(WHAT THE TASK REQUIRES)
Would you output the whole listing below, exactly as it reads?

══ EXTRACTED RECORDS

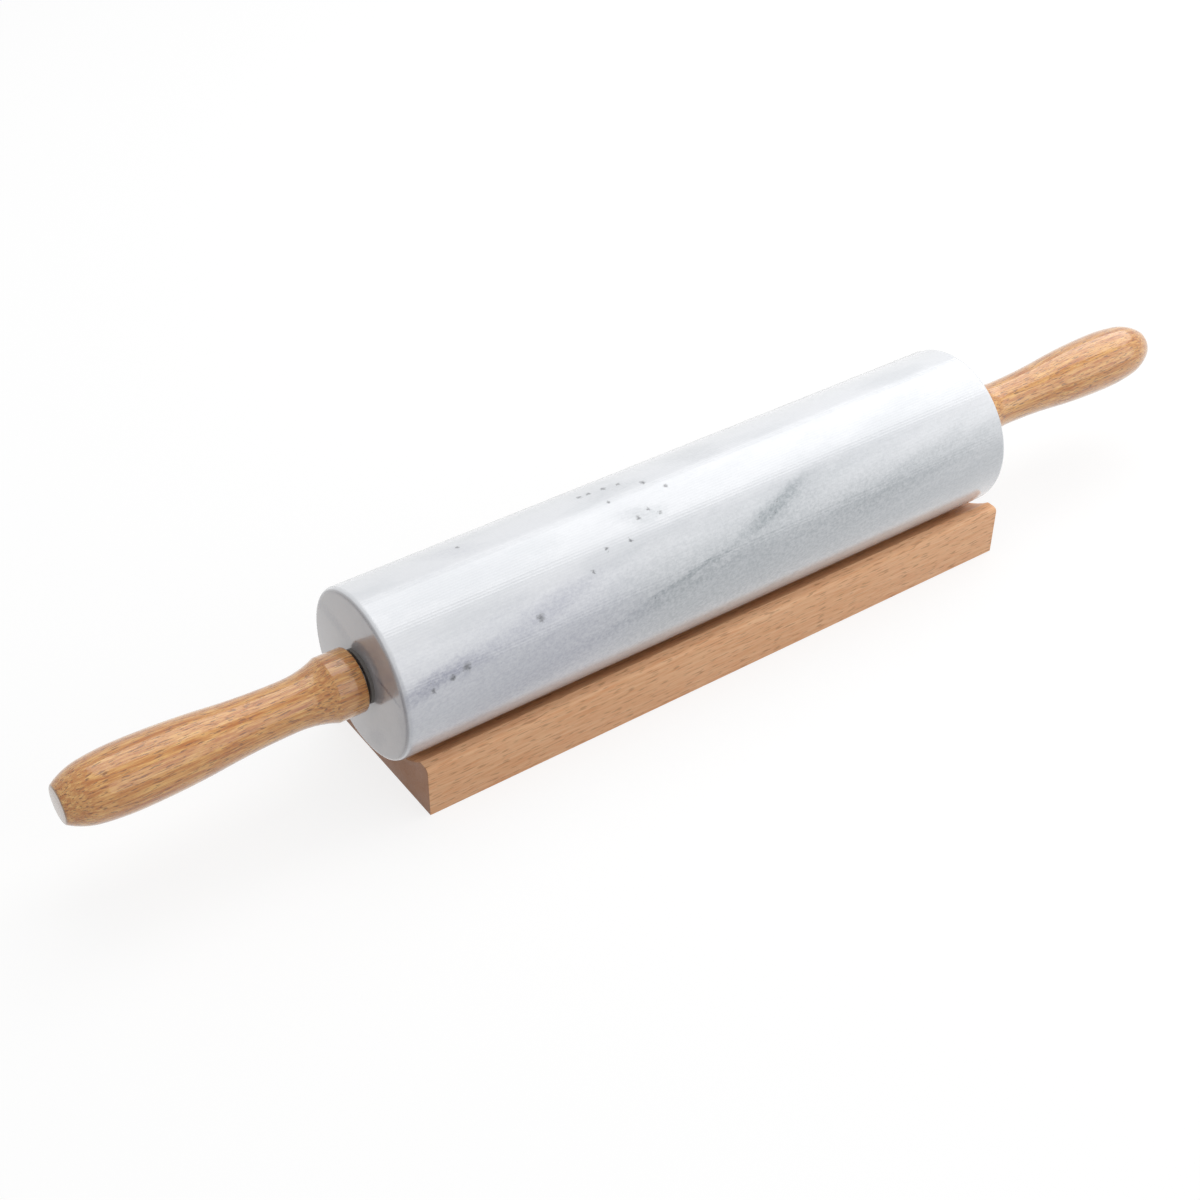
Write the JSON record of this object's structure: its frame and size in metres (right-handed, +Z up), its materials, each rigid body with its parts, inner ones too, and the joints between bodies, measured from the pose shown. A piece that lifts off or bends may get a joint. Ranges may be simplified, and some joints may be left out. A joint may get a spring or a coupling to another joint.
{
  "type": "marble rolling pin",
  "caption": "Marble rolling pin with turned wooden handles on a through rod, lying in the groove of a wooden cradle.",
  "frame": {"origin": "on the surface that the cradle stands on, under the middle of the pin", "axes": "+X along the pin towards the right handle, +Z up, +Y away from the long side that faces the viewer"},
  "size_m": [0.461, 0.06, 0.0713],
  "materials": {
    "marble": "polished white marble with soft grey veins",
    "handle_wood": "golden brown hardwood under gloss varnish",
    "cradle_wood": "light brown hardwood, satin",
    "steel": "bright drawn steel",
    "brass": "plain",
    "nylon": "matt dark nylon"
  },
  "bodies": {
    "cradle": {"cradle": "cradle_wood"},
    "barrel": {"marble_barrel": "marble", "left_bush": "nylon", "right_bush": "nylon"},
    "handles": {"axle_rod": "steel", "left_washer": "steel", "right_washer": "steel", "left_insert": "brass", "right_insert": "brass", "left_handle": "handle_wood", "right_handle": "handle_wood"}
  },
  "joints": [
    {"name": "pin_lift", "type": "slide", "parent": "cradle", "child": "barrel", "axis": [0, 0, 1], "range_m": [0, 0.1]},
    {"name": "barrel_spin", "type": "hinge", "parent": "barrel", "child": "handles", "pos_m": [0, 0, 0.0413], "axis": [1, 0, 0], "continuous": true}
  ]
}
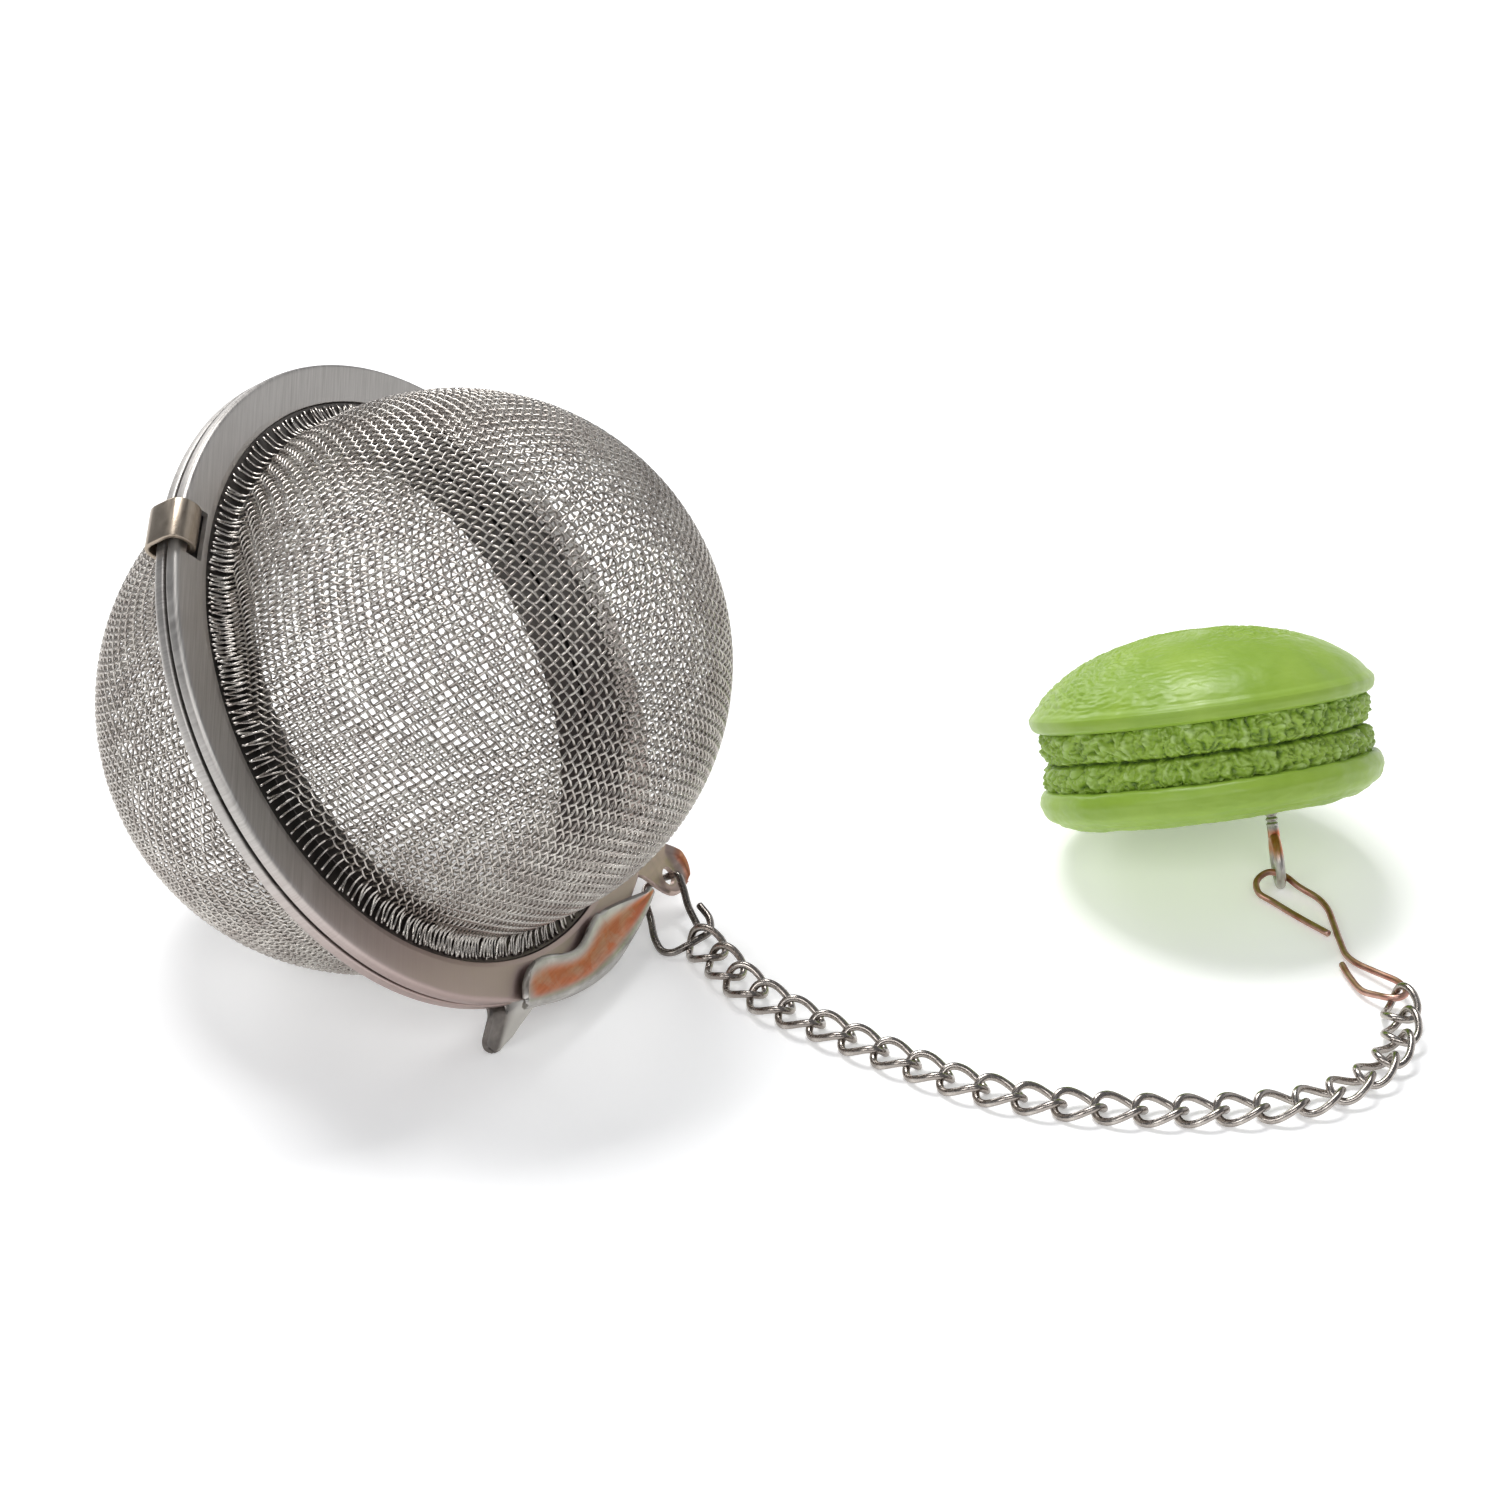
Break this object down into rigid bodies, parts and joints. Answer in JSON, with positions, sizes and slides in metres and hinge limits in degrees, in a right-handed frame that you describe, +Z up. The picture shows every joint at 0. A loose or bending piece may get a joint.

════

(RESULT FOR THIS TASK)
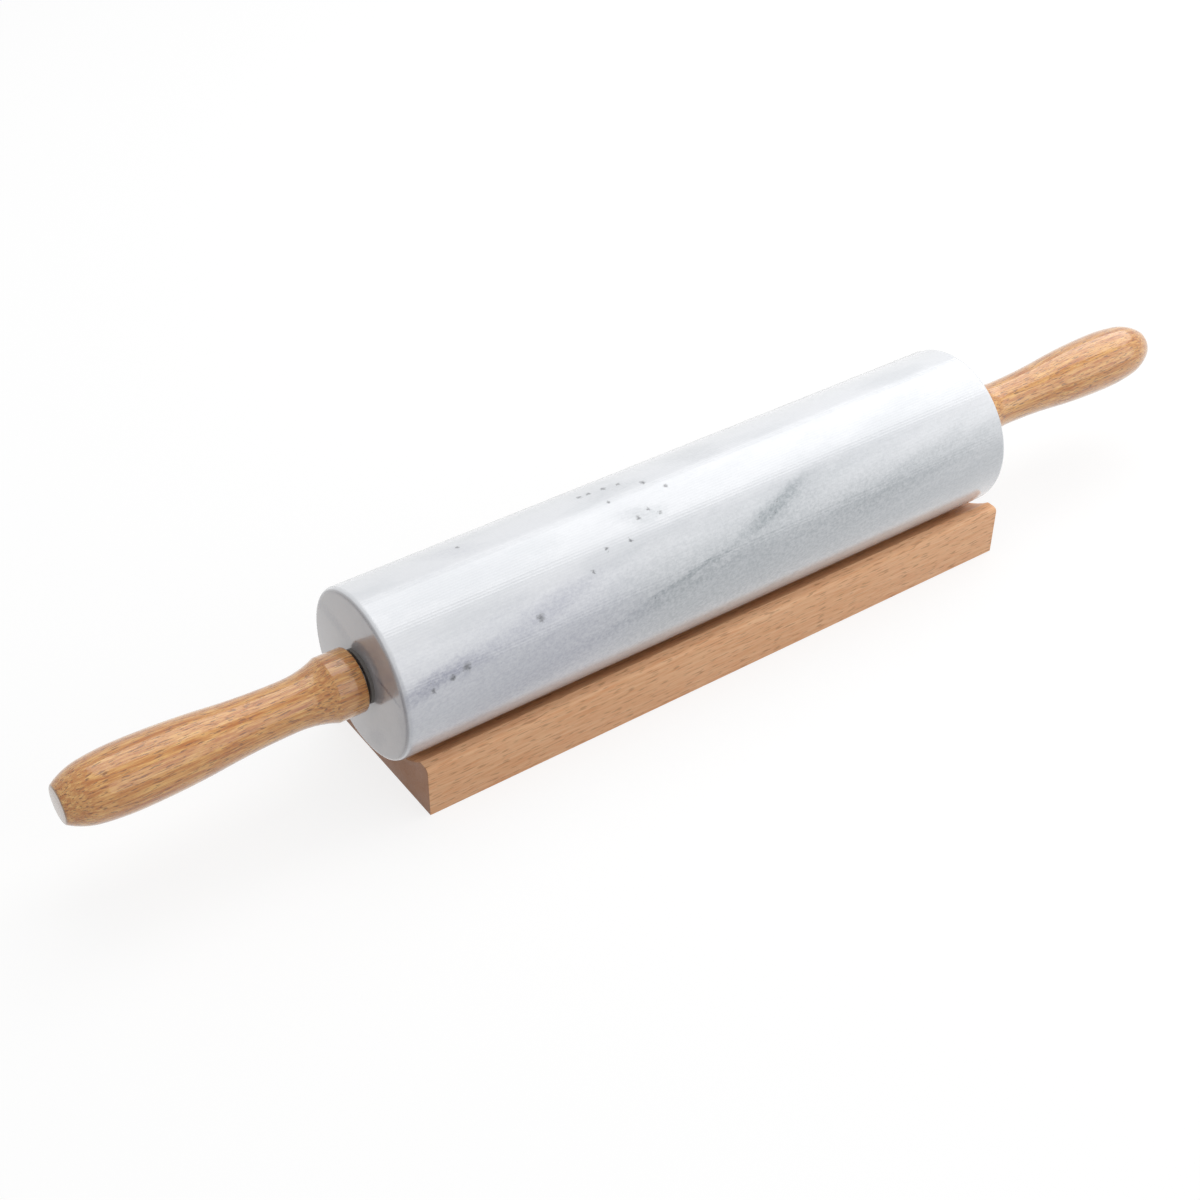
Write the JSON record of this object's structure: its frame and size in metres (right-handed, +Z up), its materials, each rigid body with its parts, inner ones too, and the joints between bodies, measured from the pose shown. A piece that lifts off or bends may get a joint. Ranges may be simplified, and some joints may be left out. A joint may get a spring or a coupling to another joint.
{
  "type": "marble rolling pin",
  "caption": "Marble rolling pin with turned wooden handles on a through rod, lying in the groove of a wooden cradle.",
  "frame": {"origin": "on the surface that the cradle stands on, under the middle of the pin", "axes": "+X along the pin towards the right handle, +Z up, +Y away from the long side that faces the viewer"},
  "size_m": [0.461, 0.06, 0.0713],
  "materials": {
    "marble": "polished white marble with soft grey veins",
    "handle_wood": "golden brown hardwood under gloss varnish",
    "cradle_wood": "light brown hardwood, satin",
    "steel": "bright drawn steel",
    "brass": "plain",
    "nylon": "matt dark nylon"
  },
  "bodies": {
    "cradle": {"cradle": "cradle_wood"},
    "barrel": {"marble_barrel": "marble", "left_bush": "nylon", "right_bush": "nylon"},
    "handles": {"axle_rod": "steel", "left_washer": "steel", "right_washer": "steel", "left_insert": "brass", "right_insert": "brass", "left_handle": "handle_wood", "right_handle": "handle_wood"}
  },
  "joints": [
    {"name": "pin_lift", "type": "slide", "parent": "cradle", "child": "barrel", "axis": [0, 0, 1], "range_m": [0, 0.1]},
    {"name": "barrel_spin", "type": "hinge", "parent": "barrel", "child": "handles", "pos_m": [0, 0, 0.0413], "axis": [1, 0, 0], "continuous": true}
  ]
}
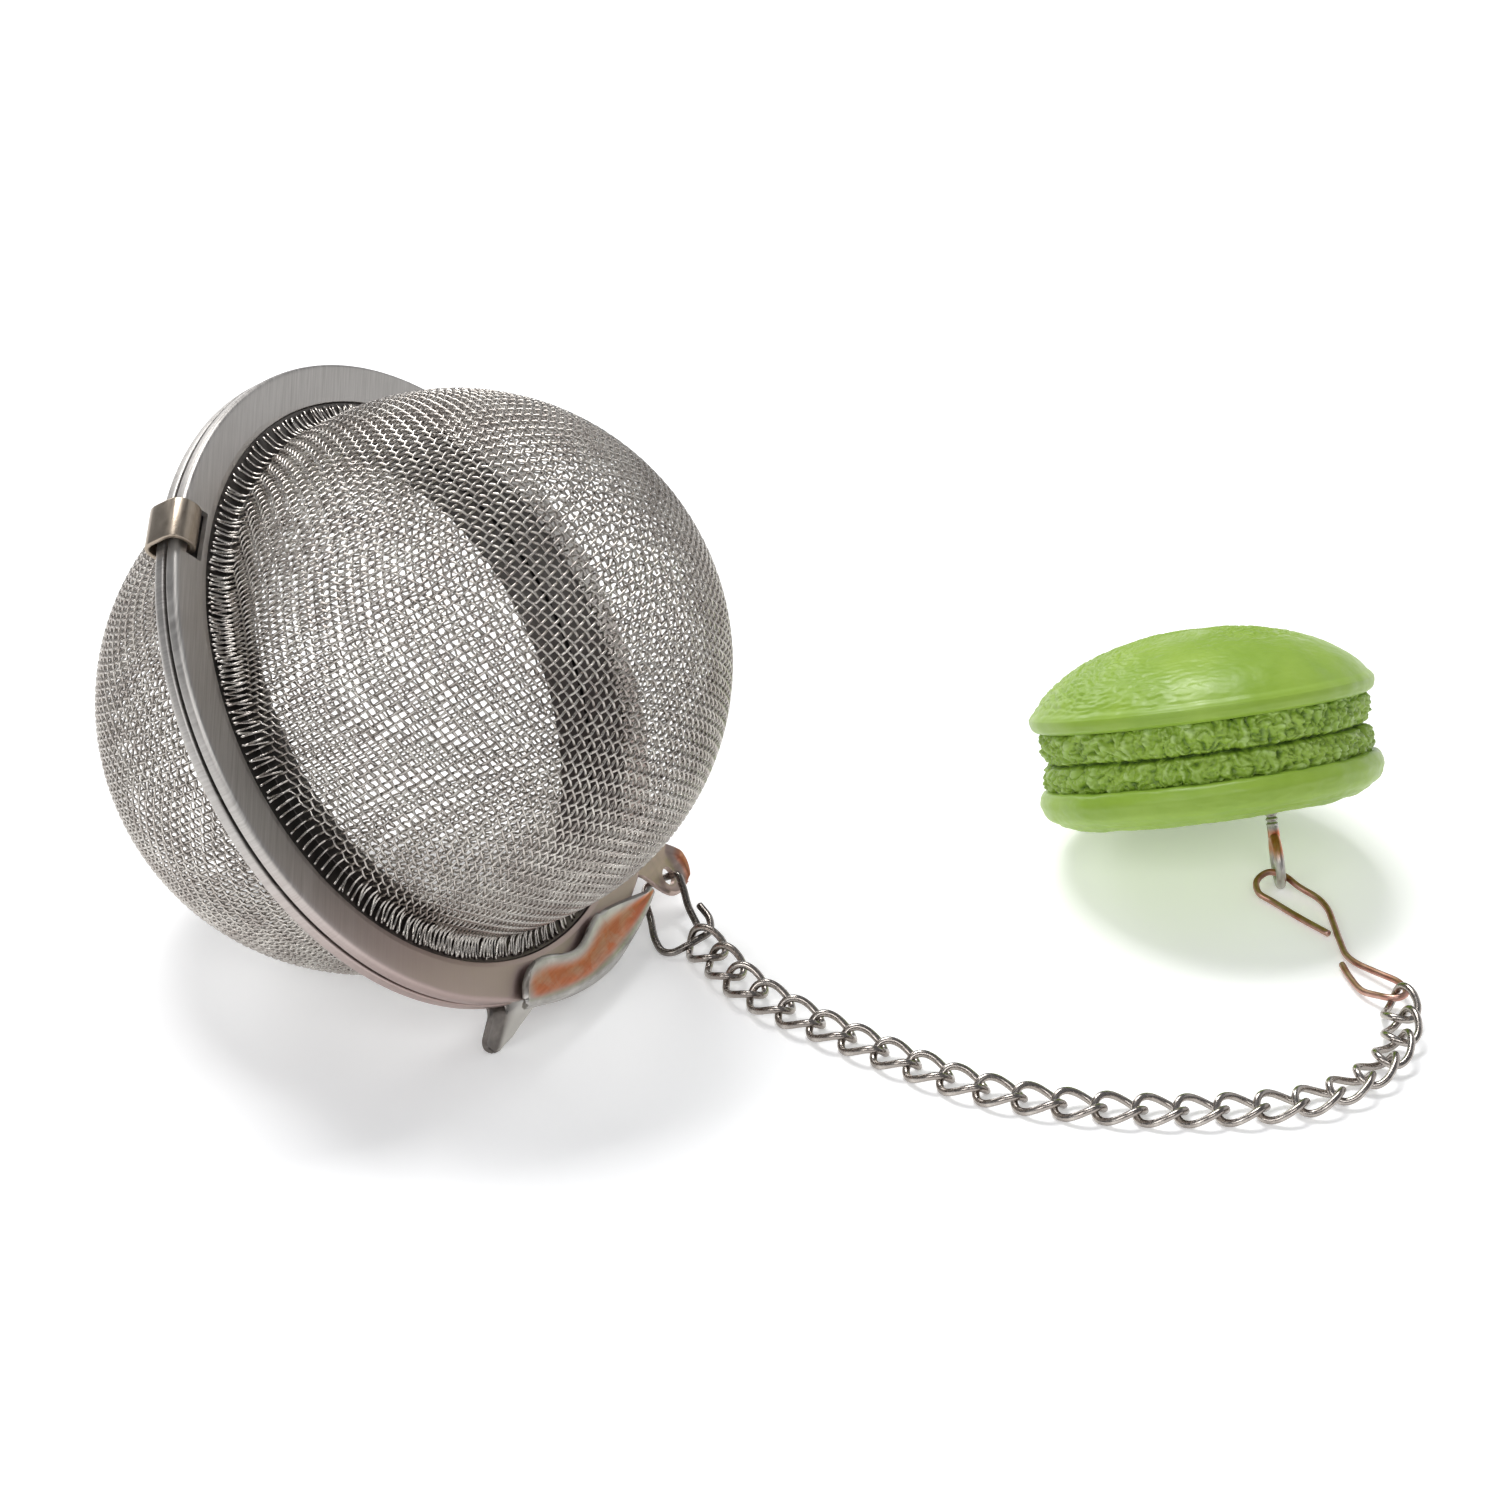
Break this object down into rigid bodies, parts and joints. Answer in JSON, with positions, sizes and slides in metres and hinge limits in degrees, in a right-handed frame that you describe, +Z up. The picture shows every joint at 0. A loose or bending piece may get a joint.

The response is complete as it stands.